Além dos impactos sobre a macroeconomia e as políticas governamentais, os juros altos também prejudicam a população, sobretudo aquela que precisa recorrer mais vezes a empréstimos e cartão de crédito. “A Selic também afeta as pessoas, não apenas o sistema produtivo, porque ela também é uma das variáveis que compõem o crédito pessoal que é uma das formas de empréstimo do segmento bancário ao consumidor”, lembra a professora Daniela.
Eduardo Moreira, escritor e engenheiro, membro do Instituto Conhecimento Liberta, falou, em programa do ICL, sobre o impacto que a taxa de juros alta tem sobre o cidadão comum e criticou a forma como a grande mídia tem tratado a questão.
A taxa alta de juros, disse, “nos prejudica no nosso dia a dia, porque o crédito que a gente toma é mais caro, o cartão de crédito é mais caro e o crédito direto ao consumidor também é mais caro.
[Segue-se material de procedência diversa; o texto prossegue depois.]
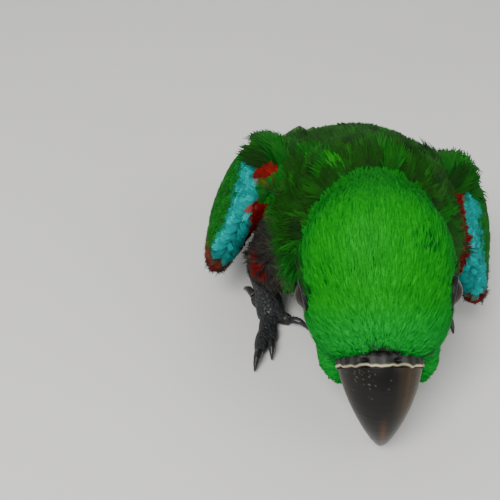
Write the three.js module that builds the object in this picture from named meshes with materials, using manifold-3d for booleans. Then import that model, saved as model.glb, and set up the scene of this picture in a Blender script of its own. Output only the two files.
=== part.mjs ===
// A young male eclectus parrot, life size, crouching with its head bowed and its wings held a little open.
// Millimetres, +Z up. The bird faces -Y, its left side is +X, and the origin is on the floor below it.
import * as THREE from "three";
import Module from "manifold-3d";

const wasm = await Module();
wasm.setup();
const { Manifold, Mesh } = wasm;
const V = (x, y, z) => new THREE.Vector3(x, y, z);

// Driving dimensions
const HEAD_WIDTH = 49;
const HEAD_LENGTH = 57; // nape to the feathers' edge at the bill
const HEAD_HEIGHT = 42;
const BILL_WIDTH = 28;
const CULMEN_RADIUS = 31; // of the arc that the bill's ridge follows
const EYE_RADIUS = 6;
const TORSO_WIDTH = 74;
const TORSO_DEPTH = 66;
const ARM_THICK = 15;
const TAIL_LENGTH = 78;
const VANE_THICK = 0.6;
const LAYER = 0.9; // from one overlapping vane to the next
const GAP = 0.3; // between pieces that meet

// Pose
const MIDDLE = V(1.8, 46.7, 0); // the floor below the middle of the bird's box, which becomes the origin
const HEAD_AT = V(3, -33, 54.5);
const HEAD_PITCH = 42; // degrees, bill down
const HEAD_TURN = 8; // degrees, crown towards the bird's right
const BODY_AT = V(5, 0, 36); // a point on the torso's long axis
const BODY_ROLL = 7; // degrees, left side down
const BODY_YAW = -2; // degrees, tail towards the bird's right

const RAD = Math.PI / 180;
const lerp = THREE.MathUtils.lerp;

// One closed solid from points and triangles, with its faces turned outwards.
function closed(points, faces) {
  const six = faces.reduce((sum, [a, b, c]) => {
    const cross = V(0, 0, 0).crossVectors(points[b], points[c]);
    return sum + points[a].dot(cross);
  }, 0);
  const turned = six < 0 ? faces.map(([a, b, c]) => [a, c, b]) : faces;
  return new Manifold(
    new Mesh({
      numProp: 3,
      vertProperties: new Float32Array(points.flatMap((p) => p.toArray())),
      triVerts: new Uint32Array(turned.flat()),
    }),
  );
}

// A skin over rings of equal counts, closed at both ends by fans.
function skin(rings) {
  const count = rings[0].length;
  const points = rings.flat();
  const faces = [];
  for (let r = 0; r + 1 < rings.length; r++)
    for (let k = 0; k < count; k++) {
      const a = r * count + k;
      const b = r * count + ((k + 1) % count);
      faces.push([a, b, b + count], [a, b + count, a + count]);
    }
  for (const [r, turn] of [
    [0, true],
    [rings.length - 1, false],
  ]) {
    const middle = rings[r].reduce((sum, p) => sum.add(p), V(0, 0, 0));
    points.push(middle.divideScalar(count));
    const pole = points.length - 1;
    for (let k = 0; k < count; k++) {
      const a = r * count + k;
      const b = r * count + ((k + 1) % count);
      faces.push(turn ? [pole, b, a] : [pole, a, b]);
    }
  }
  return closed(points, faces);
}

// Rows of numbers, eased through by a Catmull-Rom spline, at `steps` equal shares of their length.
function eased(rows, steps) {
  const last = rows.length - 1;
  const at = (i) => rows[Math.min(Math.max(i, 0), last)];
  return Array.from({ length: steps + 1 }, (_, s) => {
    const x = (s / steps) * last;
    const i = Math.min(Math.floor(x), last - 1);
    const t = x - i;
    return rows[0].map((_, c) => {
      const [a, b, d, e] = [at(i - 1)[c], at(i)[c], at(i + 1)[c], at(i + 2)[c]];
      const slope = 2 * a - 5 * b + 4 * d - e;
      const cubic = 3 * (b - d) + e - a;
      return b + 0.5 * t * (d - a + t * (slope + t * cubic));
    });
  });
}

// A body lofted along a spine. Each row is [x, y, z, half width, half depth], and `grow` thickens it.
function limb(rows, { steps = 8, sides = 16, grow = 0, across = V(1, 0, 0) } = {}) {
  const keys = eased(rows, steps);
  const spine = keys.map(([x, y, z]) => V(x, y, z));
  const rings = keys.map(([, , , wide, deep], i) => {
    const before = spine[Math.max(i - 1, 0)];
    const after = spine[Math.min(i + 1, spine.length - 1)];
    const along = after.clone().sub(before).normalize();
    const up = V(0, 0, 0).crossVectors(across, along).normalize();
    const side = V(0, 0, 0).crossVectors(along, up).normalize();
    return Array.from({ length: sides }, (_, k) => {
      const angle = ((k + 0.5) / sides) * 2 * Math.PI;
      return spine[i]
        .clone()
        .addScaledVector(side, Math.cos(angle) * (wide + grow))
        .addScaledVector(up, Math.sin(angle) * (deep + grow));
    });
  });
  return skin(rings);
}

// An egg or a ball of few faces.
function ball(centre, radii, count = 16) {
  const [rx, ry, rz] = radii;
  const rings = [];
  for (let i = 1; i < count / 2; i++) {
    const down = (i / (count / 2)) * Math.PI;
    rings.push(
      Array.from({ length: count }, (_, k) => {
        const round = (k / count) * 2 * Math.PI;
        return V(
          centre.x + rx * Math.sin(down) * Math.cos(round),
          centre.y + ry * Math.sin(down) * Math.sin(round),
          centre.z + rz * Math.cos(down),
        );
      }),
    );
  }
  return skin(rings);
}

// A thin plate over a grid of sheet points [b, u, n], with both faces split into triangles alike.
function plate(at, rows) {
  const count = rows[0].length;
  const points = [0.5, -0.5].flatMap((face) =>
    rows.flatMap((row) => row.map(([b, u, n]) => at(b, u, n + face * VANE_THICK))),
  );
  const far = rows.length * count;
  const faces = [];
  for (let r = 0; r + 1 < rows.length; r++)
    for (let k = 0; k + 1 < count; k++) {
      const [a, b, c, d] = [0, 1, count + 1, count].map((step) => r * count + k + step);
      faces.push([a, b, c], [a, c, d], [a + far, c + far, b + far], [a + far, d + far, c + far]);
    }
  const last = rows.length - 1;
  const rim = [
    ...rows[0].map((_, k) => k),
    ...rows.slice(1).map((_, r) => (r + 1) * count + count - 1),
    ...rows[0].slice(1).map((_, k) => last * count + count - 2 - k),
    ...rows.slice(2).map((_, r) => (last - 1 - r) * count),
  ];
  rim.forEach((a, i) => {
    const b = rim[(i + 1) % rim.length];
    faces.push([b, a, a + far], [b, a + far, b + far]);
  });
  return closed(points, faces);
}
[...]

A economia anda mais devagar, as pessoas têm menos emprego, então seria natural que a gente questionasse, seria natural que a gente cobrasse de um presidente da República, que isso fosse questionado. Mas, no momento em que ele questiona, a mídia vem e vem de um jeito atropelado, que escancara o partido que a mídia toma”.
Queda de braço
Nesse cenário, a economista Daniela Pinto vê como “desnecessária” a polêmica envolvendo Lula e o BC, uma vez que ambos compõem o mesmo governo, e defende que haja diálogo entre as partes “sobre o que vai ser feito no âmbito fiscal para que os juros possam ceder”.
Nesta terça-feira (7), Lula declarou: “Ainda não conheço bem o presidente do Banco Central, estive com ele uma única vez. Sempre parto do pressuposto de que as pessoas estão com boa-fé, com boa vontade, de que ele (Campos Neto) quer acertar, quer consertar a economia brasileira, e que a economia precisa voltar a crescer. E para a economia voltar a crescer, é preciso que os juros sejam acessíveis para parte dos investidores brasileiros”.
No mesmo dia, o ministro da Fazenda, Fernando Haddad declarou que a ata do Copom é “mais amigável em relação aos próximos passos que precisam ser tomados”, em comparação com o comunicado feito logo após a mais recente reunião do Comitê.
O ministro também defendeu uma maior coordenação entre a política fiscal e a chamada política monetária, a cargo do BC, para conter a inflação.“A coordenação tem duas mãos. Não é daqui para lá, é daqui para lá e de lá para cá. O que eu sempre defendo desde a minha primeira entrevista é a harmonização da política monetária e da política fiscal. A ideia é que são braços do mesmo organismo e que tem que trabalhar juntos”, afirmou.